In four books written from 1921 to 1934, Soddy carried on a “campaign for a radical restructuring of global monetary relationships”, offering a perspective on economics rooted in physics – the laws of thermodynamics, in particular – and was “roundly dismissed as a crank”. While most of his proposals – “to abandon the gold standard, let international exchange rates float, use federal surpluses and deficits as macroeconomic policy tools that could counter cyclical trends, and establish bureaus of economic statistics (including a consumer price index) in order to facilitate this effort” – are now conventional practice [1], his critique of fractional-reserve banking [during his time] “remains outside the bounds of conventional wisdom” although a more recent paper by the IMF reinvigorated his proposals [2]. Soddy wrote that financial debts grew exponentially at compound interest but the real economy was based on exhaustible stocks of fossil fuels.
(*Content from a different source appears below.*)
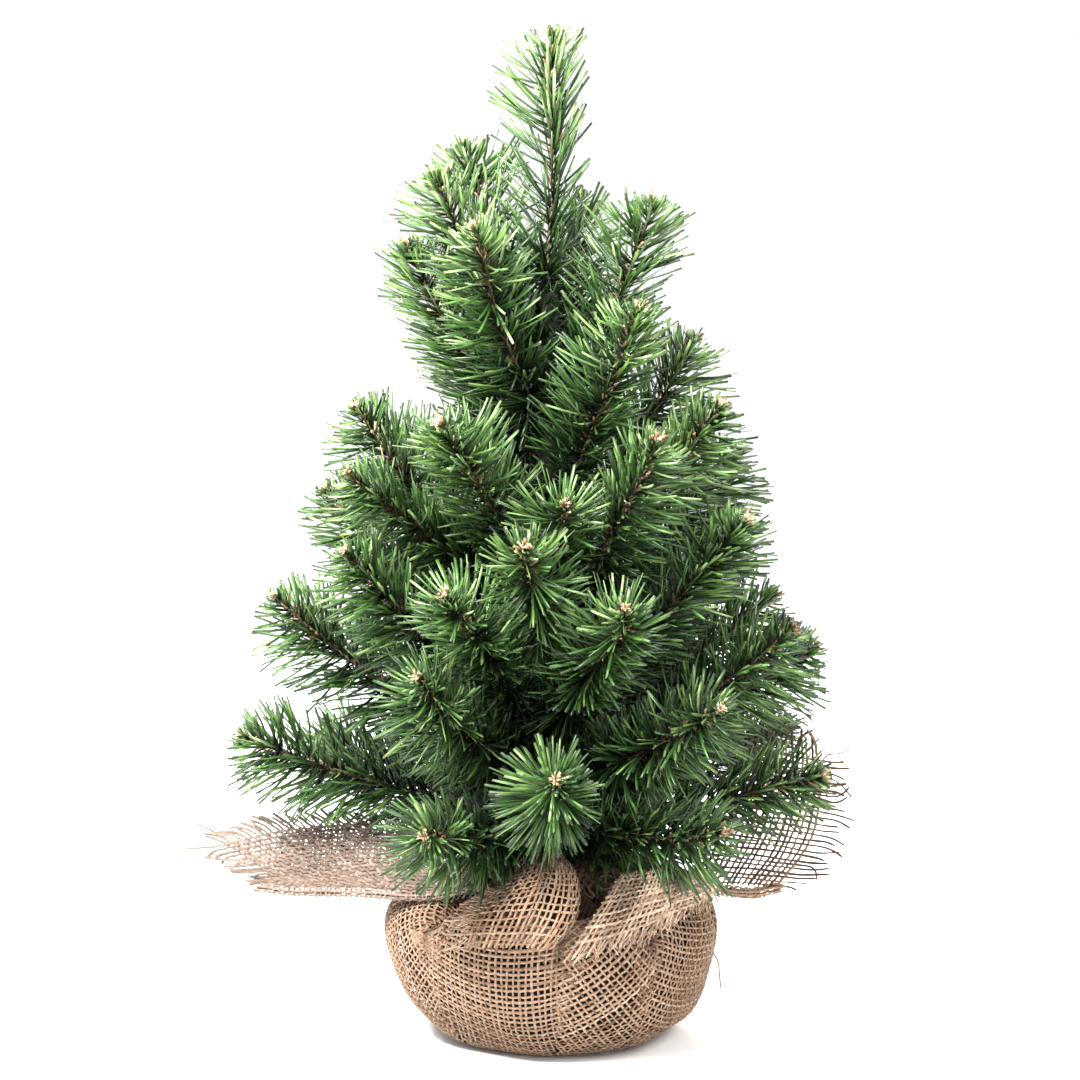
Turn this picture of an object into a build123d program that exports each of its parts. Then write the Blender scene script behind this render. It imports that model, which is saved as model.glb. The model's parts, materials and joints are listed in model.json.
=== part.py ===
"""An artificial tabletop tree with its base wrapped in burlap.

Units are millimetres. +Z is up and the origin is the centre of the flat bottom, on the table.
An azimuth of 0 degrees points to the front (-Y) and +90 degrees to the right (+X).
"""

from build123d import *
from collections import namedtuple
from math import cos, radians, sin, tan
import os

# ---- driving dimensions ----
leader_tip_height = 446

rod_radius = 1.5
rod_foot_height = 12
trunk_top_height = 332
tail_radius = 0.55
tail_length = 22
tape_inner_radius = 2.9
tape_outer_radius = 4.5
tape_bottom_height = 84

wire_radius = 0.9
root_radius = 5.8  # where a branch leaves the trunk, clear of the tape even when it is steep
bare_root = 14  # wire without needles next to the trunk
core_root_radius = 1.9
core_radius = 4.6  # the dense inner part of the needles
core_growth = 35  # along which the core widens
core_nose = 7  # along which it closes again at the tip
core_bore_clearance = 0.05

pot_wall = 2.2
pot_side = [(39, 0), (51, 10), (61, 24), (65.5, 40), (66, 54)]  # (outer radius, height above its underside)
pot_height = 54
pot_rim_radius = 68.6
pot_rim_depth = 4
ballast_height = 30
ballast_gap = 0.1

cloth = 1.3  # thickness of the burlap
pot_clearance = 0.4
bag_base_radius = 42
bag_radius = 74
bag_widest_height = 47
bag_shoulder_radius = 69
bag_shoulder_height = 63
neck_radius = 12
neck_inner_radius = 5.4
neck_bottom_height = 77
neck_top_height = 86
tie_height = 79.9
tie_top_height = 82.6
tie_radius = 1.2
tie_turns = 2

# ---- the branches: one wire each, all bound to the trunk ----
# root_height and tip_height are above the table, tip_reach is from the trunk's axis, and bow is
# how many degrees the wire turns up from its straight line at the tip, and down at the root.
Branch = namedtuple("Branch", "azimuth root_height tip_reach tip_height bow")

lowest_ring = [
    Branch(-88, 98, 136, 136, 6),
    Branch(-27, 92, 120, 111, 4),
    Branch(2, 101, 124, 139, 5),
    Branch(43, 94, 110, 107, 4),
    Branch(85, 97, 122, 119, 5),
    Branch(122, 100, 128, 132, 5),
    Branch(158, 93, 124, 118, 5),
    Branch(-165, 99, 130, 138, 5),
    Branch(-125, 94, 128, 122, 5),
]
second_ring = [
    Branch(-82, 116, 121, 200, 6),
    Branch(-30, 118, 115, 178, 7),
    Branch(38, 114, 118, 164, 6),
    Branch(72, 112, 111, 190, 8),
    Branch(117, 124, 115, 192, 6),
    Branch(94, 120, 119, 174, 6),
    Branch(145, 113, 120, 176, 6),
    Branch(-178, 120, 118, 186, 6),
    Branch(-132, 115, 118, 180, 6),
]
third_ring = [
    Branch(-22, 142, 113, 214, 6),
    Branch(17, 140, 113, 209, 6),
    Branch(-5, 164, 103, 235, 5),
    Branch(-54, 136, 108, 227, 5),
    Branch(-106, 148, 103, 243, 6),
    Branch(55, 148, 104, 240, 5),
    Branch(130, 152, 106, 226, 6),
    Branch(168, 145, 106, 222, 6),
    Branch(-152, 142, 106, 230, 6),
]
fourth_ring = [
    Branch(-62, 195, 98, 258, 4),
    Branch(-86, 182, 84, 283, 6),
    Branch(-33, 206, 84, 284, 5),
    Branch(5, 196, 84, 251, 3),
    Branch(112, 180, 93, 259, 7),
    Branch(62, 190, 83, 288, 8),
    Branch(30, 178, 88, 277, 9),
    Branch(152, 188, 88, 268, 6),
    Branch(-160, 182, 88, 276, 6),
    Branch(-125, 190, 88, 268, 6),
]
top_rings = [
    Branch(98, 222, 65, 312, 7),
    Branch(40, 238, 60, 331, 6),
    Branch(-93, 262, 63, 353, 6),
    Branch(170, 230, 66, 318, 6),
    Branch(-135, 236, 66, 322, 6),
    Branch(-42, 278, 49, 364, 6),
    Branch(74, 272, 48, 374, 4),
    Branch(-72, 300, 53, 386, 4),
    Branch(-125, 314, 46, 396, 3),
    Branch(160, 290, 46, 372, 4),
]
branches = lowest_ring + second_ring + third_ring + fourth_ring + top_rings


def outward(azimuth):
    """The level direction that an azimuth points in."""
    return Vector(sin(radians(azimuth)), -cos(radians(azimuth)), 0)


def upright_plane(azimuth):
    """The plane through the trunk whose x is outward at the azimuth and whose y is up."""
    side = outward(azimuth).cross(Vector(0, 0, 1))
    return Plane(origin=(0, 0, 0), x_dir=outward(azimuth), z_dir=side)


def bowed_wire(plane, root, tip, bow):
    """An arc from root to tip that bellies down from its straight line by the bow."""
    start, end = Vector(*root), Vector(*tip)
    along = end - start
    below = Vector(along.Y, -along.X).normalized()
    belly = below * (along.length / 2 * tan(radians(bow / 2)))
    return plane * ThreePointArc(start, start + along / 2 + belly, end)


def ring_at(path, distance, radius, side):
    """A disc across the wire, that far along it."""
    place = distance / path.length
    return Plane(origin=path @ place, x_dir=side, z_dir=path % place) * Circle(radius)


def needled_wire(path, side):
    """The wire and, from past its bare root, the core of needles that is wound into it."""
    wire = sweep(ring_at(path, 0, wire_radius, side), path=path)
    bore = sweep(ring_at(path, 0, wire_radius + core_bore_clearance, side), path=path)
    sections = [
        ring_at(path, bare_root, core_root_radius, side),
        ring_at(path, bare_root + core_growth / 2, (core_root_radius + core_radius) / 2, side),
        ring_at(path, bare_root + core_growth, core_radius, side),
        ring_at(path, path.length - core_nose, core_radius, side),
        ring_at(path, path.length - core_nose / 7, core_radius / 2, side),
    ]
    core = loft(sections, ruled=True) - bore
    return Compound(children=[wire.solid(), core.solid()])


def branch(shape):
    """One branch at rest."""
    plane = upright_plane(shape.azimuth)
    root = (root_radius, shape.root_height)
    tip = (shape.tip_reach, shape.tip_height)
    return needled_wire(bowed_wire(plane, root, tip, shape.bow), plane.z_dir)


def leader():
    """The upright tip on top of the trunk, which leans a little to the right."""
    plane = upright_plane(90)
    root = (-1, trunk_top_height + 1)
    tip = (2, leader_tip_height)
    return needled_wire(bowed_wire(plane, root, tip, 3), plane.z_dir)


def trunk_rod():
    """The steel rod that stands in the ballast and carries every branch."""
    return Pos(0, 0, rod_foot_height) * Cylinder(
        rod_radius,
        trunk_top_height - rod_foot_height,
        align=(Align.CENTER, Align.CENTER, Align.MIN),
    )


def branch_tails():
    """The end of each branch's wire, which lies down along the rod under the tape."""
    middle = (tape_inner_radius + rod_radius) / 2
    tail = Cylinder(tail_radius, tail_length, align=(Align.CENTER, Align.CENTER, Align.MAX))
    tails = []
    for shape in branches:
        foot = outward(shape.azimuth) * middle + Vector(0, 0, shape.root_height)
        near = [other for other in tails if (other.center() - (foot - Vector(0, 0, 11))).length < 1.2]
        if not near:
            tails.append((Pos(*foot) * tail).solid())
    return Compound(children=tails)


def trunk_tape():
    """The plastic tape wound over the rod and the wire ends."""
    height = trunk_top_height - tape_bottom_height
    low = (Align.CENTER, Align.CENTER, Align.MIN)
    tube = Cylinder(tape_outer_radius, height, align=low) - Cylinder(tape_inner_radius, height, align=low)
    return Pos(0, 0, tape_bottom_height) * tube


def turned(points):
    """The solid that an outline of (radius, height) points makes, turned round the trunk's axis."""
    face = make_face(Plane.XZ * Polyline(*points, close=True))
    return revolve(face, axis=Axis.Z)


def pot_radius(height):
    """The pot's outer radius at a height above its underside."""
    for (low_radius, low), (high_radius, high) in zip(pot_side, pot_side[1:]):
        if height <= high:
            return low_radius + (high_radius - low_radius) * (height - low) / (high - low)
    return pot_side[-1][0]


def pot_curve(low, high, inset):
    """Points up the pot's side from one height to another above its underside, moved in by inset."""
    heights = [low] + [height for _, height in pot_side if low < height < high] + [high]
    return [(pot_radius(height) - inset, pot_floor + height) for height in heights]


pot_floor = cloth + pot_clearance


def inner_pot():
    """The rounded plastic cup that holds the ballast, with a stiff rim turned out at its mouth."""
    rim_foot = pot_height - pot_rim_depth
    outside = pot_curve(0, rim_foot, 0)
    rim = [(pot_rim_radius, pot_floor + rim_foot), (pot_rim_radius, pot_floor + pot_height)]
    inside = pot_curve(pot_wall, pot_height, pot_wall)
    return turned([(0, pot_floor)] + outside + rim + inside[::-1] + [(0, pot_floor + pot_wall)])


def ballast_block():
    """The cement cast into the pot round the foot of the rod."""
    bottom = pot_wall + ballast_gap
    top = bottom + ballast_height
    side = pot_curve(bottom, top, pot_wall + ballast_gap)
    bore = [(rod_radius, side[-1][1]), (rod_radius, rod_foot_height), (0, rod_foot_height)]
    return turned([(0, side[0][1])] + side + bore)


def bag():
    """The round of the burlap, from under the pot up to the gathered neck."""
    outside = [
        (0, 0),
        (bag_base_radius, 0),
        (56, 10),
        (67, 25),
        (bag_radius, bag_widest_height),
        (bag_shoulder_radius + 2, bag_shoulder_height - 3),
        (bag_shoulder_radius - 8, bag_shoulder_height + 5),
        (40, neck_bottom_height - 4),
        (neck_radius, neck_bottom_height),
        (neck_radius, neck_top_height),
        (neck_inner_radius, neck_top_height),
    ]
    inside = [
        (neck_inner_radius, neck_bottom_height - cloth),
        (40, neck_bottom_height - 4 - cloth),
        (bag_shoulder_radius - 8, bag_shoulder_height + 5 - cloth),
        (bag_shoulder_radius + 2 - cloth, bag_shoulder_height - 3),
        (bag_radius - cloth, bag_widest_height),
        (67 - cloth, 25),
        (56 - cloth, 10 + cloth),
        (bag_base_radius, cloth),
        (0, cloth),
    ]
    return turned(outside + inside)


def front_flap():
    """The front corner of the burlap, folded over the shoulder and down the front."""
    half_width = 48
    outline = [
        (neck_radius - 1, tie_top_height),
        (neck_radius - 1, neck_top_height - 1),
        (34, neck_top_height - 1),
        (62, 79),
        (77, 66),
        (81, 48),
        (81 - cloth, 48),
        (77 - cloth, 65),
        (61, 77.5),
        (34, tie_top_height),
    ]
    face = make_face(Plane.XZ * Polyline(*outline, close=True))
    flap = revolve(face, axis=Axis.Z, revolution_arc=2 * half_width)
    return Rot(0, 0, -90 - half_width) * flap


def free_corner(azimuth, outline):
    """A corner of the burlap that stands out from the neck, from its (radius, height) outline."""
    face = make_face(upright_plane(azimuth) * Polyline(*outline, close=True))
    return extrude(face, amount=cloth / 2, both=True)


def burlap_wrap():
    """The one square of burlap: the bag round the pot, and its four corners past the neck."""
    low = [(neck_radius - 2, tie_top_height + 1), (neck_radius - 2, tie_top_height), (20, tie_top_height)]
    left = low + [(60, 74), (80, 64), (132, 65), (150, 74), (156, 88), (118, 95), (70, 90)]
    right = low + [(62, 72), (84, 61), (112, 66), (123, 84), (128, 118), (88, 118), (62, 92)]
    back = low + [(60, 73), (80, 62), (124, 60), (146, 70), (144, 82), (100, 88), (60, 86)]
    corners = [free_corner(-93, left), free_corner(106, right), free_corner(-178, back)]
    return bag() + front_flap() + corners


def neck_tie():
    """Two turns of twine that hold the burlap shut round the neck."""
    turns = []
    for turn in range(tie_turns):
        height = tie_height + (turn - (tie_turns - 1) / 2) * 2 * tie_radius
        turns.append((Pos(0, 0, height) * Torus(neck_radius + tie_radius, tie_radius)).solid())
    return Compound(children=turns)


def nodes():
    """Every sub-part under the name of its node."""
    made = {
        "burlap_wrap": burlap_wrap(),
        "neck_tie": neck_tie(),
        "inner_pot": inner_pot(),
        "ballast_block": ballast_block(),
        "trunk_rod": trunk_rod(),
        "branch_tails": branch_tails(),
        "trunk_tape": trunk_tape(),
        "leader": leader(),
    }
    for number, shape in enumerate(branches, start=1):
        made[f"branch_{number:02d}"] = branch(shape)
    return made


os.makedirs("parts", exist_ok=True)
for name, shape in nodes().items():
    export_step(shape, f"parts/{name}.step")
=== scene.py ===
"""The look of an artificial tabletop tree: needles, wires, buds and open-weave burlap, built round its
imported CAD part. Pieces and the camera are laid out in millimetres; meshes, materials, the floor and the
lamps are in metres.

An azimuth of 0 degrees points to the front (-Y) and +90 degrees to the right (+X), as in the CAD.
"""
import bpy
import json
import math
import numpy as np
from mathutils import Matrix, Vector


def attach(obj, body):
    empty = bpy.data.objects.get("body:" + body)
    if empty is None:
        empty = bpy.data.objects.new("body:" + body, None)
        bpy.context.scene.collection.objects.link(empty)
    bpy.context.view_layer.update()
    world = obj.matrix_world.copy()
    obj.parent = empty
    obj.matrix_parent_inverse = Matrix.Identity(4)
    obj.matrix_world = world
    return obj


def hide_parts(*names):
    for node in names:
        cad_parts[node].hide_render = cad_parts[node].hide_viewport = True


MM = 0.001
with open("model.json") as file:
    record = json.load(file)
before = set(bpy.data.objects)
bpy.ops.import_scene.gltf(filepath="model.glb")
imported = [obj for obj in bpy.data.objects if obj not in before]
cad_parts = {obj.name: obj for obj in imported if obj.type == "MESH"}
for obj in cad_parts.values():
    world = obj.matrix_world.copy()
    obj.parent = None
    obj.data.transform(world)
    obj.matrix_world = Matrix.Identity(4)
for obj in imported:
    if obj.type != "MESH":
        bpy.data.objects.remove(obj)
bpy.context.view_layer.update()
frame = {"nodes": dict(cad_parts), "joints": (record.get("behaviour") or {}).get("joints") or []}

# ---- camera (mm and degrees): it looks at PICTURE_MIDDLE, where the picture is PICTURE_SPAN wide ----
CAMERA_ELEVATION = 8
CAMERA_DISTANCE = 2200
PICTURE_SPAN = 476.5
PICTURE_MIDDLE = (-3.5, 0, 223.2)

# ---- needles: strips of plastic film, wound between the two strands of each wire (mm and degrees) ----
NEEDLE_LENGTH = 27.5
NEEDLE_WIDTH = 1.08
NEEDLE_THICKNESS = 0.22
NEEDLES_PER_MM = 4.6
NEEDLE_LEAN = (62, 44)  # from the wire, at the needle's base and at its end
NEEDLE_RINGS = 4
NEEDLE_DROOP = 0.0012
OFF_WIRE = 0.4  # from the wire's middle to a needle's base
FIRST_NEEDLE = 3
TIP_TAPER = 0.8  # near the tip, a needle's length is at most about its way to PAST_TIP over this
PAST_TIP = 2.5  # a place this far past the tip
PALE_SHARE = 0.08  # the share of needles that are pale
BARE_THINNING = 0.3  # the share of needles missing from a worn stretch
ROOT_NEEDLES = 70
ROOT_LENGTH = 14
COMBED_LENGTH = 0.12  # how much longer the needles are on the side that they were combed to
COMBED_LEAN = 12
BUNCHED_LEAN = 8
STRAND_RADIUS = 0.5
STRAND_PITCH = 7
BUD_SPACING = 6.5
TIP_BUDS = 9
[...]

Energy obtained from the fossil fuels could not be used again. This criticism of economic growth is echoed by his intellectual heirs in the now emergent field of ecological economics.

The New Palgrave Dictionary of Economics, an influential reference text in economics, recognized Soddy as an economic reformer [3].

References:

  1. Zencey, Eric (12 April 2009). “Mr. Soddy’s Ecological Economy”(Opinion). The New York Times. Retrieved 22 December 2017.
  2. Beneš, Jaromír; Kumhof, Michael (August 2012). “The Chicago Plan Revisited”. SSRN2169748.
  3. Macmillan Publishers Ltd, ed. (2018). The New Palgrave Dictionary of Economics. London: Palgrave Macmillan UK. doi:10.1057/978-1-349-95189-5. ISBN978-1-349-95188-8.